Print all the records exactly, please.
Start
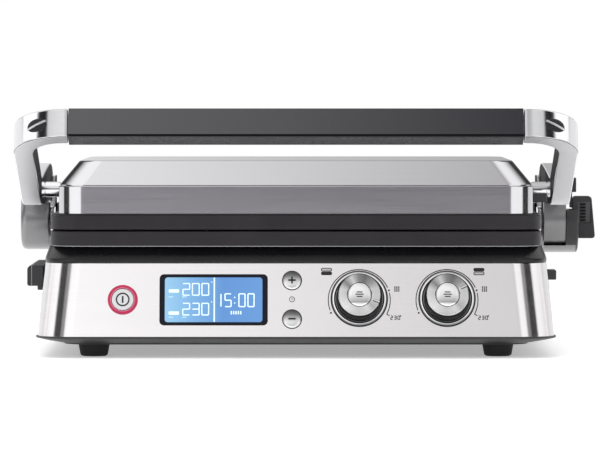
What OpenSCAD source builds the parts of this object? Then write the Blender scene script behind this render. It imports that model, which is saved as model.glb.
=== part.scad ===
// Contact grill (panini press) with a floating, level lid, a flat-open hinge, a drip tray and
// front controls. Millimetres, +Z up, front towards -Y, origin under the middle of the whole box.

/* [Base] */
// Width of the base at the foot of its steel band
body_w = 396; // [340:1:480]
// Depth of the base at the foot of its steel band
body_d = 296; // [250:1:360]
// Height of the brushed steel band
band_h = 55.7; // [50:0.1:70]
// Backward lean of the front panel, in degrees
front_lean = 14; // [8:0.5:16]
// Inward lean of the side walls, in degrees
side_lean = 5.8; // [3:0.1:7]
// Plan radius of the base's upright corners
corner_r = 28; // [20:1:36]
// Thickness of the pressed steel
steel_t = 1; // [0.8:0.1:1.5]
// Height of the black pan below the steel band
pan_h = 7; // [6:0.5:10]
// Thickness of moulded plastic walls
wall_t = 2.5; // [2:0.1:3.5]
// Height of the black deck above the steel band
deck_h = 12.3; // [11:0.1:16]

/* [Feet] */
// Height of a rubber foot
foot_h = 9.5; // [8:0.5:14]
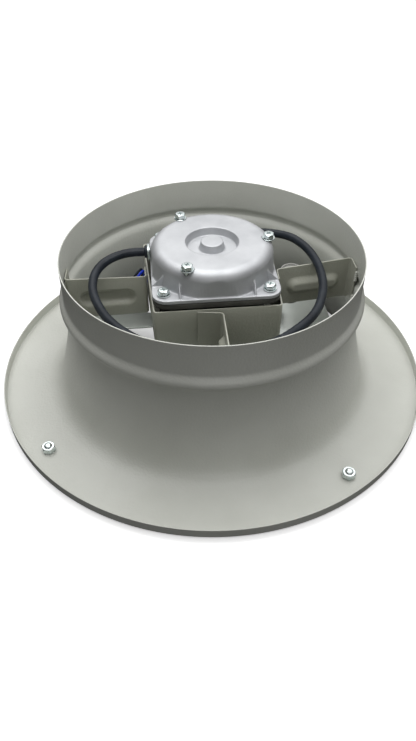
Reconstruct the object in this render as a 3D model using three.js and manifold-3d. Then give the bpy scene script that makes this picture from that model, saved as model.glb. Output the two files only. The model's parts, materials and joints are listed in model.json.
End
## Reply
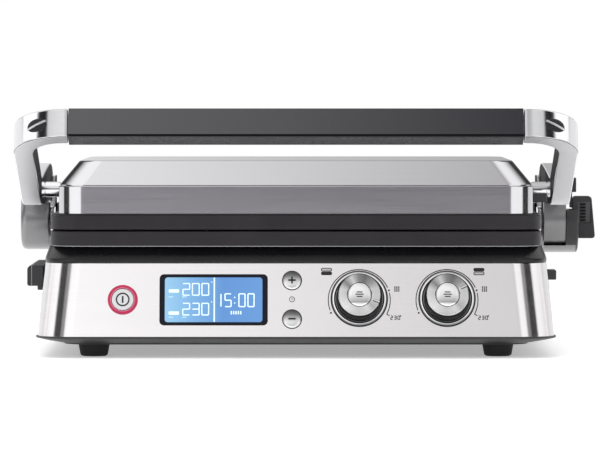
What OpenSCAD source builds the parts of this object? Then write the Blender scene script behind this render. It imports that model, which is saved as model.glb.
=== part.scad ===
// Contact grill (panini press) with a floating, level lid, a flat-open hinge, a drip tray and
// front controls. Millimetres, +Z up, front towards -Y, origin under the middle of the whole box.

/* [Base] */
// Width of the base at the foot of its steel band
body_w = 396; // [340:1:480]
// Depth of the base at the foot of its steel band
body_d = 296; // [250:1:360]
// Height of the brushed steel band
band_h = 55.7; // [50:0.1:70]
// Backward lean of the front panel, in degrees
front_lean = 14; // [8:0.5:16]
// Inward lean of the side walls, in degrees
side_lean = 5.8; // [3:0.1:7]
// Plan radius of the base's upright corners
corner_r = 28; // [20:1:36]
// Thickness of the pressed steel
steel_t = 1; // [0.8:0.1:1.5]
// Height of the black pan below the steel band
pan_h = 7; // [6:0.5:10]
// Thickness of moulded plastic walls
wall_t = 2.5; // [2:0.1:3.5]
// Height of the black deck above the steel band
deck_h = 12.3; // [11:0.1:16]

/* [Feet] */
// Height of a rubber foot
foot_h = 9.5; // [8:0.5:14]
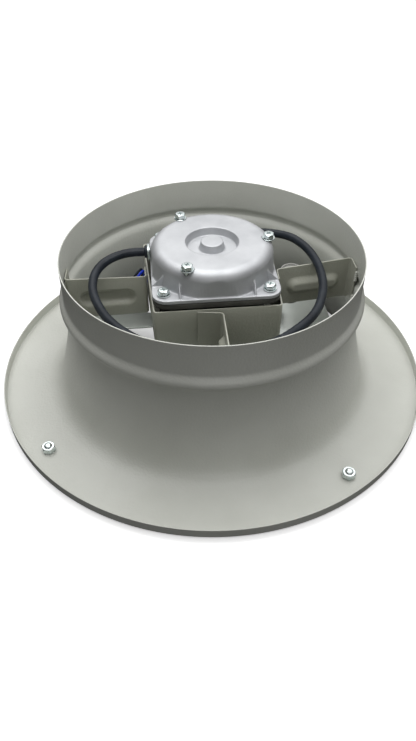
Reconstruct the object in this render as a 3D model using three.js and manifold-3d. Then give the bpy scene script that makes this picture from that model, saved as model.glb. Output the two files only. The model's parts, materials and joints are listed in model.json.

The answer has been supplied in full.